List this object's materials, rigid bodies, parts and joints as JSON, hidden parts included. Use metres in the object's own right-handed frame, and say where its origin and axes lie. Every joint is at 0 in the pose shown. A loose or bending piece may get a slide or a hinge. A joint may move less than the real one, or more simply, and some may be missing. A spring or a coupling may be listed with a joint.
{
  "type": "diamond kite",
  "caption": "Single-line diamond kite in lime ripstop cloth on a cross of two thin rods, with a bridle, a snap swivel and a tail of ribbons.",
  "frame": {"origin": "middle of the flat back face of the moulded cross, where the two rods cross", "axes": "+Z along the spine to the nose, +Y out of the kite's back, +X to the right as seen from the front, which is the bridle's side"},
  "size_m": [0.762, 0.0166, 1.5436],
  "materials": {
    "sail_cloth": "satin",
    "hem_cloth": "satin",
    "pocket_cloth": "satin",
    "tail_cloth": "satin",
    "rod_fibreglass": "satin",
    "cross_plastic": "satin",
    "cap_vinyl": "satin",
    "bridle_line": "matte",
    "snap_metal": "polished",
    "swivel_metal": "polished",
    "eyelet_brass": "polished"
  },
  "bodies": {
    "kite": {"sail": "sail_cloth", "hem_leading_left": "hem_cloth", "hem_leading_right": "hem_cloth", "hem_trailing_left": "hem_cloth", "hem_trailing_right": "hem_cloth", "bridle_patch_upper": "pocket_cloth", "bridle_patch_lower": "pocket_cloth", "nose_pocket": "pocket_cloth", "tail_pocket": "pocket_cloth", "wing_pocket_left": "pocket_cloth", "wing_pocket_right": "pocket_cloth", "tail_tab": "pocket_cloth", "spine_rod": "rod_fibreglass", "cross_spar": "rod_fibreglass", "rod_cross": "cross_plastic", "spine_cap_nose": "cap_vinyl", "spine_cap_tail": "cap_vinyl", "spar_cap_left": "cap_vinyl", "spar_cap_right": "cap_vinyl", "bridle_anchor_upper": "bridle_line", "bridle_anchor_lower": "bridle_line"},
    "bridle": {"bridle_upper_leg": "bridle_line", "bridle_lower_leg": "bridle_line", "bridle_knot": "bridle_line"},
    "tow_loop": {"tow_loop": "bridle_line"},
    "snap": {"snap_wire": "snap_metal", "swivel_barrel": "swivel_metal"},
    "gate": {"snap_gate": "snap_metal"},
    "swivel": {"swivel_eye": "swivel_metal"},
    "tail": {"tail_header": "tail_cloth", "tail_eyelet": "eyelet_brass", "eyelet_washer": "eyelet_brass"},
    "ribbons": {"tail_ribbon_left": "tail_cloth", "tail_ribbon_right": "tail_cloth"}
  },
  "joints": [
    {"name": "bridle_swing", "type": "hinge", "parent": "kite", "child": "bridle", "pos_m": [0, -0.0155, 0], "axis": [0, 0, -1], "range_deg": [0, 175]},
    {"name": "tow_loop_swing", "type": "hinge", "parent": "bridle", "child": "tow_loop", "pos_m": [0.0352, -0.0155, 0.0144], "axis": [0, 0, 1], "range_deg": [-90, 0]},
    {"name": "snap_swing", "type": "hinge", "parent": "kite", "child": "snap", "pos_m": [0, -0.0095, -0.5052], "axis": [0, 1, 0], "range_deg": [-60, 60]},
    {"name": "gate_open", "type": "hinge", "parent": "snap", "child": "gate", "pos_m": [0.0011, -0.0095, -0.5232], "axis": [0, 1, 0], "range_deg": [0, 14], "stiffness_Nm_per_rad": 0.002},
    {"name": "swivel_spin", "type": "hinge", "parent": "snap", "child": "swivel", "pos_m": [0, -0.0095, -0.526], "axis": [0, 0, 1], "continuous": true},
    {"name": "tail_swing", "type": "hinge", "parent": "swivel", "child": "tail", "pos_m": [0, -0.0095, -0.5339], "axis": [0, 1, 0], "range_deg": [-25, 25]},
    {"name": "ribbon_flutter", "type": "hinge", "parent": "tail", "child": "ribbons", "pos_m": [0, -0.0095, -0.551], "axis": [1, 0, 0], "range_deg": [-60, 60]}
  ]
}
------------------------------------------------------------
- **TASK GOAL**
Extract the full listing above without altering anything.

- **THE RESULT**
List this object's materials, rigid bodies, parts and joints as JSON, hidden parts included. Use metres in the object's own right-handed frame, and say where its origin and axes lie. Every joint is at 0 in the pose shown. A loose or bending piece may get a slide or a hinge. A joint may move less than the real one, or more simply, and some may be missing. A spring or a coupling may be listed with a joint.
{
  "type": "diamond kite",
  "caption": "Single-line diamond kite in lime ripstop cloth on a cross of two thin rods, with a bridle, a snap swivel and a tail of ribbons.",
  "frame": {"origin": "middle of the flat back face of the moulded cross, where the two rods cross", "axes": "+Z along the spine to the nose, +Y out of the kite's back, +X to the right as seen from the front, which is the bridle's side"},
  "size_m": [0.762, 0.0166, 1.5436],
  "materials": {
    "sail_cloth": "satin",
    "hem_cloth": "satin",
    "pocket_cloth": "satin",
    "tail_cloth": "satin",
    "rod_fibreglass": "satin",
    "cross_plastic": "satin",
    "cap_vinyl": "satin",
    "bridle_line": "matte",
    "snap_metal": "polished",
    "swivel_metal": "polished",
    "eyelet_brass": "polished"
  },
  "bodies": {
    "kite": {"sail": "sail_cloth", "hem_leading_left": "hem_cloth", "hem_leading_right": "hem_cloth", "hem_trailing_left": "hem_cloth", "hem_trailing_right": "hem_cloth", "bridle_patch_upper": "pocket_cloth", "bridle_patch_lower": "pocket_cloth", "nose_pocket": "pocket_cloth", "tail_pocket": "pocket_cloth", "wing_pocket_left": "pocket_cloth", "wing_pocket_right": "pocket_cloth", "tail_tab": "pocket_cloth", "spine_rod": "rod_fibreglass", "cross_spar": "rod_fibreglass", "rod_cross": "cross_plastic", "spine_cap_nose": "cap_vinyl", "spine_cap_tail": "cap_vinyl", "spar_cap_left": "cap_vinyl", "spar_cap_right": "cap_vinyl", "bridle_anchor_upper": "bridle_line", "bridle_anchor_lower": "bridle_line"},
    "bridle": {"bridle_upper_leg": "bridle_line", "bridle_lower_leg": "bridle_line", "bridle_knot": "bridle_line"},
    "tow_loop": {"tow_loop": "bridle_line"},
    "snap": {"snap_wire": "snap_metal", "swivel_barrel": "swivel_metal"},
    "gate": {"snap_gate": "snap_metal"},
    "swivel": {"swivel_eye": "swivel_metal"},
    "tail": {"tail_header": "tail_cloth", "tail_eyelet": "eyelet_brass", "eyelet_washer": "eyelet_brass"},
    "ribbons": {"tail_ribbon_left": "tail_cloth", "tail_ribbon_right": "tail_cloth"}
  },
  "joints": [
    {"name": "bridle_swing", "type": "hinge", "parent": "kite", "child": "bridle", "pos_m": [0, -0.0155, 0], "axis": [0, 0, -1], "range_deg": [0, 175]},
    {"name": "tow_loop_swing", "type": "hinge", "parent": "bridle", "child": "tow_loop", "pos_m": [0.0352, -0.0155, 0.0144], "axis": [0, 0, 1], "range_deg": [-90, 0]},
    {"name": "snap_swing", "type": "hinge", "parent": "kite", "child": "snap", "pos_m": [0, -0.0095, -0.5052], "axis": [0, 1, 0], "range_deg": [-60, 60]},
    {"name": "gate_open", "type": "hinge", "parent": "snap", "child": "gate", "pos_m": [0.0011, -0.0095, -0.5232], "axis": [0, 1, 0], "range_deg": [0, 14], "stiffness_Nm_per_rad": 0.002},
    {"name": "swivel_spin", "type": "hinge", "parent": "snap", "child": "swivel", "pos_m": [0, -0.0095, -0.526], "axis": [0, 0, 1], "continuous": true},
    {"name": "tail_swing", "type": "hinge", "parent": "swivel", "child": "tail", "pos_m": [0, -0.0095, -0.5339], "axis": [0, 1, 0], "range_deg": [-25, 25]},
    {"name": "ribbon_flutter", "type": "hinge", "parent": "tail", "child": "ribbons", "pos_m": [0, -0.0095, -0.551], "axis": [1, 0, 0], "range_deg": [-60, 60]}
  ]
}